I'm just starting out with my Gaggia Classic and considering which beans to use. I was thinking of starting an In My Mug subscription after Christmas to find out which beans / regions I prefer but thought it may be better to stick with a single bean until I get my technique nailed (passable).

Do you think it's a good idea to have a repeat subscription to a well-known bean (Rave's signature?) while I sort out my espresso making technique. I figured that having one less variable while I learn could only be a good thing, but would also like to expand my bean portfolio&#8230;

Any thoughts appreciated


----------



## johnealey (May 19, 2014)

Sticking with one bean whilst you get the hang of things will help you with dialling in as well as getting a consistent pour is a good idea and Rave Signature fairly forgiving as are some of the beans from Coffee Compass such as sweet bourbon.

Hope of help

John


----------



## Phobic (Aug 17, 2016)

learning the basics on a single bean is a good idea, just like trying lots of different beans and styles is a good idea too.

put it into perspective, you'll learn a lot from 1 bean in terms of technique within 1-2Kg when you're starting out as this will give you chance to vary grind, yield weight, shot time, and bean weight (strength). Get a good idea of these variables and how they alter what you're tasting in the cup.

Then enjoy the different varietals, and processing techniques, try as many different types as you can to narrow into the kind of coffee that your palate likes the most


----------



## hotmetal (Oct 31, 2013)

I agree entirely with your original post and the above replies. Removing that one extra unnecessary variable is a good idea. And a solid choice like a couple of kg of Rave Sig is a great place to start. Not too dark, not too light, a tasty coffee that should be fairly easy to get good results from. It works nicely with milk and the roast level puts it in crowd pleaser territory - a great place to start and then see if you like it or wish to go darker or lighter.

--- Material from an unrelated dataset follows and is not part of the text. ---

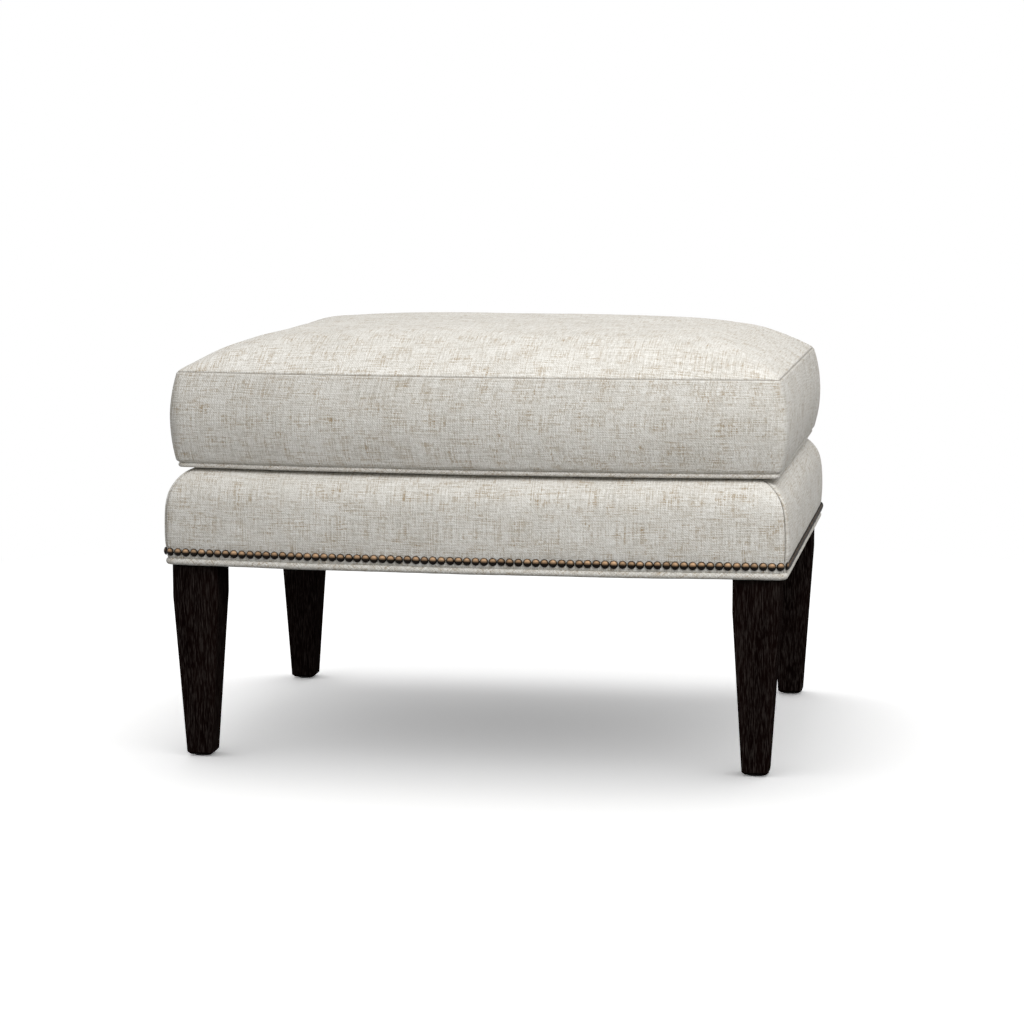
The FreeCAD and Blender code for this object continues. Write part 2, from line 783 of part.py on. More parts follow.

Also, having one bean means that you won't get the waste and frustration of just getting the bean dialled in and trying different ratios, temperature, time etc and then finding that you've run out and have to dial in a different bean and start the whole process again.

Once you're confident in your work flow and can get good shots consistently, then it's well worth exploring different beans and processes etc. A subscription such as Hasbean, Rave and indeed many others, or even DSOL or LSOL (if you want to move away from medium) could be a great way to expand your coffee horizons. For example I'd probably been through all kinds of different beans and had been on here for a while but it wasn't until I tried Foundry's Rocko Mountain Reserve that I realised I have a real thing for African natural process beans - and have since tried similar from Avenue, Rave, Jollybean and Foundry, all of which have been excellent.


----------



## hchrishallam (Sep 22, 2016)

Thanks for the quick responses, and I'm glad I'm thinking along the right track!

I've ordered some Rave as I've heard before their quite forgiving. Any others (other than sweet bourbon) to consider?


----------